┌────────

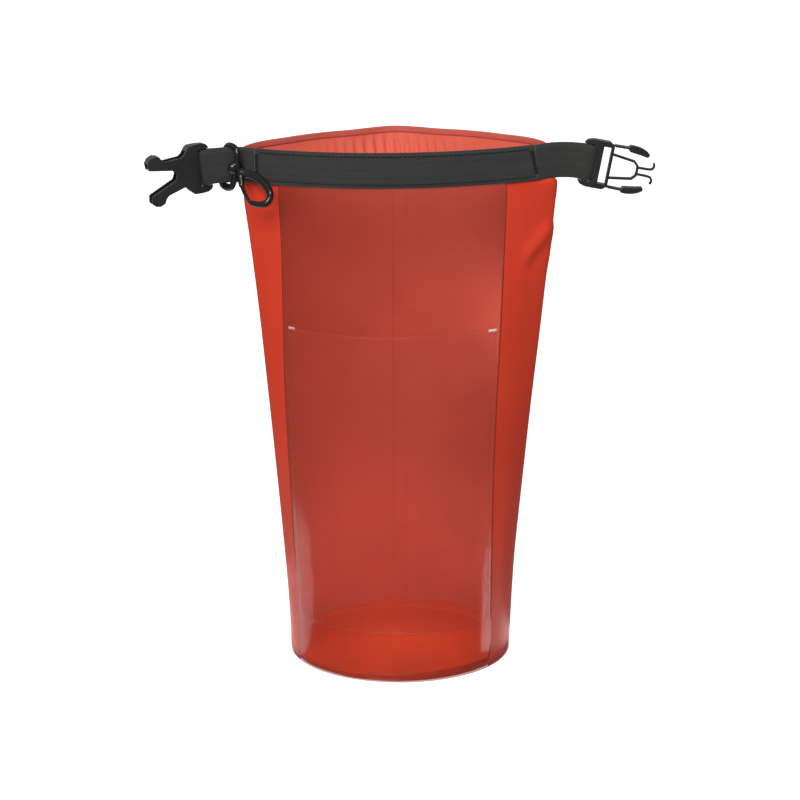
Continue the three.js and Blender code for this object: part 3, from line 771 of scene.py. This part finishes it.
def make_strap(strap, name, node, band_end):
    """The webbing leaves the band's end, goes out along the front, round the bar and back behind itself."""
    place = strap_frame(strap)
    back = place.inverted()
    side = strap["side"]
    end_point, end_up = band_point(band_end)
    near_point, _ = band_point(band_end + side * -0.004)
    start = back @ end_point
    heading = (back.to_3x3() @ (end_point - near_point)).normalized()
    bar = STRAP_START + strap["reach"]
    ply = WEB_THICK / 2 + 0.12 * MM
    front = -ply

    def spread(x):
        return lerp(ply, LOOP_RADIUS, smooth((x - bar + 9 * MM) / (9 * MM)))

    join = Vector((STRAP_START, front, 0))
    span = (join - start).length
    straight = Vector((span, 0, 0))
    lead = 24
    path = [hermite(start, heading * span, join, straight, i / lead) for i in range(lead)]
    leg = 22
    for i in range(leg):
        x = lerp(STRAP_START, bar, i / leg)
        path.append(Vector((x, -spread(x), 0)))
    turns = 20
    for i in range(turns + 1):
        angle = -math.pi / 2 + math.pi * i / turns
        reach = (LOOP_RADIUS + strap["slack"]) * math.cos(angle)
        path.append(Vector((bar + reach, LOOP_RADIUS * math.sin(angle), 0)))
    for i in range(leg - 1, -1, -1):
        x = lerp(STRAP_START, bar, i / leg)
        path.append(Vector((x, spread(x), 0)))
    tail = 14
    behind = 2 * ply
    for i in range(1, tail + 1):
        over = hermite(start, heading * span, join, straight, 1 - i / lead)
        path.append(over + Vector((0, behind, 0)))

    level = back.to_3x3() @ end_up
    bent, ups = [], []
    for p in path:
        slant, drop = strap_bend(strap, p.x)
        from_band = smooth((p.x - start.x) / max(join.x - start.x, 1e-6))
        upright = level.lerp(Vector((0, 0, side)), from_band).normalized()
        lean = Vector((-math.sin(slant), 0, math.cos(slant)))
        up = upright if p.x < STRAP_START else lean * side
        bent.append(place @ Vector((p.x, p.y, p.z + drop)))
        ups.append(place.to_3x3() @ up)
    web = ribbon(name, bent, ups, WEB_WIDTH, WEB_THICK, WEBBING, None)
    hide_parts(node)
    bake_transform(web)


def buckle_frame(strap):
    """Origin on a buckle half's webbing bar, X towards its free end, Z along the bar."""
    end = STRAP_START + strap["reach"]
    place = strap_frame(strap) @ Matrix.Translation((end, 0, strap_bend(strap, end)[1]))
    droop = Matrix.Rotation(math.radians(-strap["lean"]), 4, "Y")
    turn = Matrix.Rotation(math.radians(-strap["turn"]), 4, "Z")
    return place @ droop @ turn


EDGE_BEVEL = 0.55 * MM


def round_edges(piece, material):
    """A moulded piece keeps its shape and gets rounded edges and its own material."""
    piece.data.materials.clear()
    piece.data.materials.append(material)
    weld = piece.modifiers.new("weld", "WELD")
    weld.merge_threshold = 0.01 * MM
    rounding = piece.modifiers.new("rounding", "BEVEL")
    rounding.width = EDGE_BEVEL
    rounding.segments = 3
    rounding.limit_method = "ANGLE"
    rounding.angle_limit = math.radians(38)
    rounding.use_clamp_overlap = True
    for polygon in piece.data.polygons:
        polygon.use_smooth = True
    normals = piece.modifiers.new("normals", "WEIGHTED_NORMAL")
    normals.keep_sharp = True


PRONGS = {"droop": 8.0, "from": 8 * MM, "over": 30 * MM, "longer": 0.05}


def make_socket():
    """The socket half, its two prongs drooping a little from the body that holds the webbing."""
    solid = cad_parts["buckle_socket"]
    place = buckle_frame(SOCKET)
    back = place.inverted() @ solid.matrix_world
    points = []
    for vertex in solid.data.vertices:
        p = back @ vertex.co
        out = max(p.x - PRONGS["from"], 0)
        angle = math.radians(PRONGS["droop"]) * smooth(out / PRONGS["over"] * 1.6)
        p.z += math.tan(angle) * out
        p.x += PRONGS["longer"] * out
        points.append(place @ p)
    faces = [tuple(polygon.vertices) for polygon in solid.data.polygons]
    socket = mesh_object("socket_half", points, faces, BLACK, "socket")
    round_edges(socket, BLACK)
    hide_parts("buckle_socket")


ARM_ROOT = {"from": 14.2, "to": 18.4, "height": 14.85, "radius": 0.85, "depth": 2.2, "flex": (16.2, 17.4)}


def make_arm_roots():
    """The thin root that joins each squeeze arm to the plug's frame."""
    place = buckle_frame(PLUG)
    for name, body, side in (("arm_root_upper", "upper_arm", 1), ("arm_root_lower", "lower_arm", -1)):
        reach = steps(ARM_ROOT["from"], ARM_ROOT["to"], 8)
        line = [(x, side * ARM_ROOT["height"], ARM_ROOT["radius"]) for x in reach]
        points, faces = rod(place, line, depth=ARM_ROOT["depth"], sides=12)
        root = mesh_object(name, points, faces, BLACK, None)
        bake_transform(root)


# ---------------------------------------------------------------- swivel snap hook

RING = {"at": 7.6 * MM, "tilt": 8, "turn": 52, "front": 9.2 * MM}
HOOK = {"turn": 45.5, "droop": 26}
EYE = {"radius": 4.9, "half": 4.3, "depth": 1.25}
# Lines of points (x, z, radius) in mm: the ring in the ring's frame, the hook, lug and gate in the hook's.
RING_LINE = (
    (9.6, 8, 1.9),
    (7.4, 12.8, 1.9),
    (2, 14.2, 1.9),
    (-3.4, 13.0, 1.9),
    (-5.8, 8.5, 1.9),
    (-5.9, 0, 1.9),
    (-5.8, -10, 1.9),
    (-3.6, -14.6, 2.4),
    (1.6, -15.6, 2.7),
    (7, -14.4, 2.4),
    (9.5, -9.5, 2.1),
    (9.7, 0, 2.0),
)
HOOK_LINE = (
    (0, -5.0, 2.7),
    (0.3, -6.8, 3.6),
    (1.7, -10, 3.1),
    (3.6, -13.6, 2.8),
    (5.0, -18.5, 2.9),
    (5.5, -25, 2.9),
    (4.6, -32.5, 2.7),
    (2.0, -38.0, 2.45),
    (-2.8, -40.0, 2.4),
    (-7.2, -37.0, 2.25),
    (-9.9, -32.2, 2.0),
    (-10.7, -29.6, 1.5),
)
LUG_LINE = ((0, -7.5, 2.8), (-3.4, -10.4, 2.3), (-6.2, -14.2, 1.9))
GATE_LINE = ((-6.3, -14.6, 1.4), (-8.3, -19.5, 1.35), (-10.0, -25, 1.3), (-10.7, -28.4, 1.15))


def ring_frame():
    """Origin in the middle of the strap, X towards the ring's front bar, Z up along the bar."""
    tilt, turn = math.radians(RING["tilt"]), math.radians(RING["turn"])
    up = Vector((math.sin(tilt), 0, math.cos(tilt)))
    right = Vector((math.cos(tilt), 0, -math.sin(tilt)))
    front = right * math.cos(turn) + Vector((0, -math.sin(turn), 0))
    origin = strap_frame(SOCKET) @ Vector((RING["at"], 0, 0))
    return basis(origin, front, up.cross(front), up)


def hook_frame():
    """Origin in the middle of the swivel's ball, Z up along the shank, Y through the hook's flat side."""
    turn, droop = math.radians(HOOK["turn"]), math.radians(HOOK["droop"])
    hang = Vector((-math.cos(turn) * math.cos(droop), math.sin(turn) * math.cos(droop), math.sin(droop)))
    flat = Vector((0, 0.96, -0.27))
    flat = (flat - hang * flat.dot(hang)).normalized()
    return basis(ring_frame() @ Vector((RING["front"], 0, 0)), flat.cross(hang), flat, hang)


def flowing(controls, closed=False, per=6):
    """Points (x, z, radius) of a smooth curve through a row of them."""
    count = len(controls)

    def at(i):
        return Vector(controls[i % count] if closed else controls[min(max(i, 0), count - 1)])

    line = []
    for i in range(count if closed else count - 1):
        a, b, c, d = (at(i + k) for k in (-1, 0, 1, 2))
        for k in range(per):
            line.append(hermite(b, (c - a) / 2, c, (d - b) / 2, k / per))
    return line if closed else line + [at(count - 1)]


def rod(place, line, closed=False, depth=1.0, sides=20):
    """A bar along points (x, z, radius in mm) of a frame's XZ plane, its section depth times as deep in Y."""
    line = [Vector(p) * MM for p in line]
    count = len(line)
    points, faces = [], []
    for i, (x, z, radius) in enumerate(line):
        before = line[i - 1] if closed or i else line[0]
        after = line[(i + 1) % count] if closed or i < count - 1 else line[-1]
        along = Vector((after.x - before.x, 0, after.y - before.y)).normalized()
        across = along.cross(Vector((0, 1, 0)))
        for k in range(sides):
            angle = 2 * math.pi * k / sides
            out = across * math.cos(angle) + Vector((0, math.sin(angle) * depth, 0))
            points.append(place @ (Vector((x, 0, z)) + out * radius))
    for i in range(count if closed else count - 1):
        for k in range(sides):
            a, b = i * sides + k, i * sides + (k + 1) % sides
            up = ((i + 1) % count) * sides
            faces.append((a, up + k, up + (k + 1) % sides, b))
    if not closed:
        faces.append(tuple(range(sides)))
        faces.append(tuple((count - 1) * sides + k for k in reversed(range(sides))))
    return points, faces


THINNEST = 0.02  # radius in mm at the very tip of a rounded end


def domed(line, rings=5):
    """The same line with both ends closed by half a ball."""
    caps = []
    for end, near in ((line[0], line[1]), (line[-1], line[-2])):
        away = Vector((end[0] - near[0], end[1] - near[1])).normalized()
        cap = []
        for k in range(1, rings + 1):
            angle = math.pi / 2 * k / rings
            reach = end[2] * math.sin(angle)
            radius = max(end[2] * math.cos(angle), THINNEST)
            cap.append(Vector((end[0] + away.x * reach, end[1] + away.y * reach, radius)))
        caps.append(cap)
    return list(reversed(caps[0])) + [Vector(p) for p in line] + caps[1]


def moulding(name, node, body, *rods):
    """One piece of black moulded plastic made of bars."""
    points, faces = [], []
    for more_points, more_faces in rods:
        first = len(points)
        points += more_points
        faces += [tuple(first + i for i in face) for face in more_faces]
    piece = mesh_object(name, points, faces, HOOK_BLACK, body)
    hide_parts(node)


def make_hook():
    ring, hook = ring_frame(), hook_frame()
    eye = [
        (RING["front"] / MM + EYE["half"] * math.cos(a), 0, max(EYE["radius"] * math.sin(a), THINNEST))
        for a in steps(0, math.pi, 20)
    ]
    loop = rod(ring, flowing(RING_LINE, closed=True), closed=True)
    moulding("ring_loop", "hook_ring", "ring", loop, rod(ring, eye, depth=EYE["depth"]))
    shank = domed([(0, -1.0, 1.6), (0, -9.0, 1.6)])
    moulding("swivel_shank", "swivel_stud", "stud", rod(hook, shank))
    spine = rod(hook, domed(flowing(HOOK_LINE)), depth=1.1)
    lug = rod(hook, domed(flowing(LUG_LINE)), depth=1.0)
    moulding("hook_spine", "hook_body", "hook", spine, lug)
    moulding("gate_bar", "hook_gate", "gate", rod(hook, domed(flowing(GATE_LINE)), depth=1.2))


# ---------------------------------------------------------------- stage, light and camera


FLOOR_HALF = 9.0
SURROUND = 0.42


def make_stage():
    """A wide white floor that glows, without a cast shadow and left out of reflections and bounced light."""
    corners = [Vector((x * FLOOR_HALF, y * FLOOR_HALF, 0)) for x, y in ((-1, -1), (1, -1), (1, 1), (-1, 1))]
    white = Shader("white_floor", (0.5, 0.5, 0.5), 0.9, Specular_IOR_Level=0.0)
    white.set("Emission Color", (1.0, 1.0, 1.0, 1.0))
    white.set("Emission Strength", 1.0)
    floor = mesh_object("floor", corners, [(0, 1, 2, 3)], white.material, None)
    floor.visible_glossy = False
    floor.visible_diffuse = False

    world = bpy.data.worlds.new("studio")
    world.use_nodes = True
    world.node_tree.nodes["Background"].inputs["Color"].default_value = (1, 1, 1, 1)
    world.node_tree.nodes["Background"].inputs["Strength"].default_value = SURROUND
    bpy.context.scene.world = world
    bpy.context.scene.view_settings.view_transform = "Standard"


def area_light(name, place, target, width, height, power, gloss_only=False):
    light = bpy.data.lights.new(name, "AREA")
    light.energy = power
    light.shape = "RECTANGLE"
    light.size = width
    light.size_y = height
    lamp = bpy.data.objects.new(name, light)
    bpy.context.scene.collection.objects.link(lamp)
    lamp.location = place
    lamp.visible_camera = False
    lamp.visible_diffuse = not gloss_only
    lamp.rotation_euler = (Vector(target) - Vector(place)).to_track_quat("-Z", "Y").to_euler()


GLOWS = (
    ("glow_base", (0.01, -0.01, 0.06), 0.13),
    ("glow_right", (0.05, -0.005, 0.24), 0.12),
)


def make_lights():
    """A soft key above the front, low gleams beside the base and the glow inside the walls."""
    middle = (0, 0, 0.2)
    area_light("key", (-0.5, -1.8, 1.6), middle, 1.4, 1.0, 52)
    area_light("shine", (0.2, -0.6, 1.6), middle, 0.5, 0.3, 6, gloss_only=True)
    for name, x, y, width, depth, power in (
        ("gleam_left", -0.235, 0.055, 0.31, 0.17, 0.32),
        ("gleam_right", 0.23, -0.012, 0.28, 0.085, 0.30),
    ):
        area_light(name, (x, y, 0.001), (x, y, 1), width, depth, power, gloss_only=True)
    for name, place, power in GLOWS:
        glow = bpy.data.lights.new(name, "POINT")
        glow.energy = power
        glow.shadow_soft_size = 0.03
        lamp = bpy.data.objects.new(name, glow)
        bpy.context.scene.collection.objects.link(lamp)
        lamp.location = place
        lamp.visible_camera = False
        lamp.visible_glossy = False


CAMERA = {"sensor": 36, "lens": 129.0, "place": (0, -2.0, 0.7431), "aim": (0, 0, 0.1877)}


def make_camera():
    camera = bpy.data.cameras.new("camera")
    camera.sensor_width = CAMERA["sensor"]
    camera.lens = CAMERA["lens"]
    rig = bpy.data.objects.new("camera", camera)
    bpy.context.scene.collection.objects.link(rig)
    place = Vector(CAMERA["place"])
    rig.location = place
    rig.rotation_euler = (Vector(CAMERA["aim"]) - place).to_track_quat("-Z", "Y").to_euler()
    bpy.context.scene.camera = rig


# ---------------------------------------------------------------- the whole bag

make_body()
make_base()
make_tapes()
make_pocket()
make_band()
make_stitching()
make_strap(SOCKET, "webbing_loop_left", "strap_left", BAND_ENDS[0])
make_strap(PLUG, "webbing_loop_right", "strap_right", BAND_ENDS[1])
make_socket()
for node in ("buckle_plug", "plug_arm_upper", "plug_arm_lower"):
    round_edges(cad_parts[node], BLACK)
make_arm_roots()
make_hook()
make_stage()
make_lights()
make_camera()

└────────

Return exactly the lines that run from the top of the listing above to the line containing "front = -ply", please, keeping both end lines and leaving out everything else.

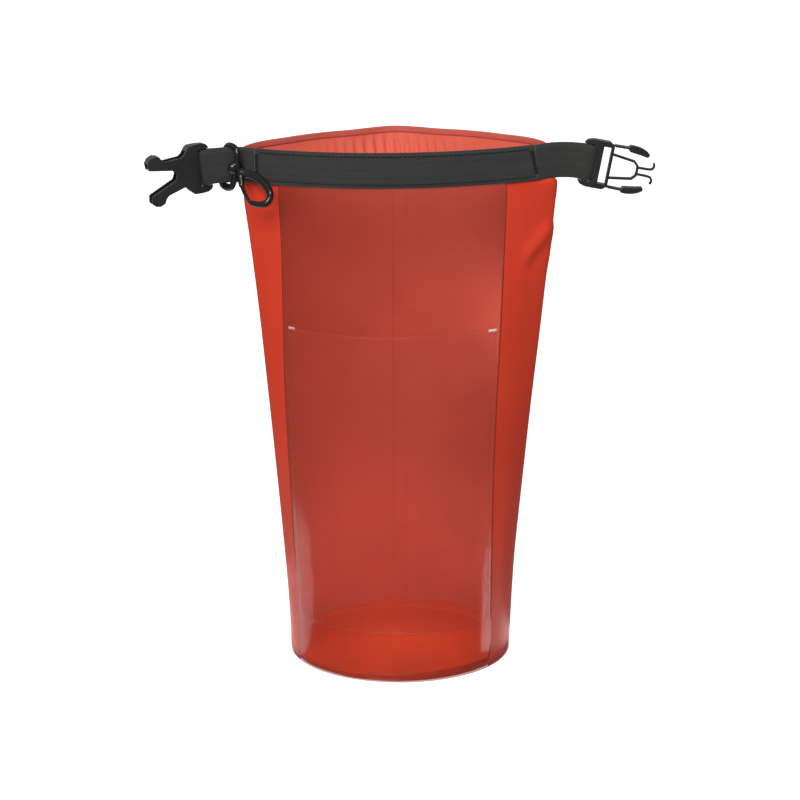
Continue the three.js and Blender code for this object: part 3, from line 771 of scene.py. This part finishes it.
def make_strap(strap, name, node, band_end):
    """The webbing leaves the band's end, goes out along the front, round the bar and back behind itself."""
    place = strap_frame(strap)
    back = place.inverted()
    side = strap["side"]
    end_point, end_up = band_point(band_end)
    near_point, _ = band_point(band_end + side * -0.004)
    start = back @ end_point
    heading = (back.to_3x3() @ (end_point - near_point)).normalized()
    bar = STRAP_START + strap["reach"]
    ply = WEB_THICK / 2 + 0.12 * MM
    front = -ply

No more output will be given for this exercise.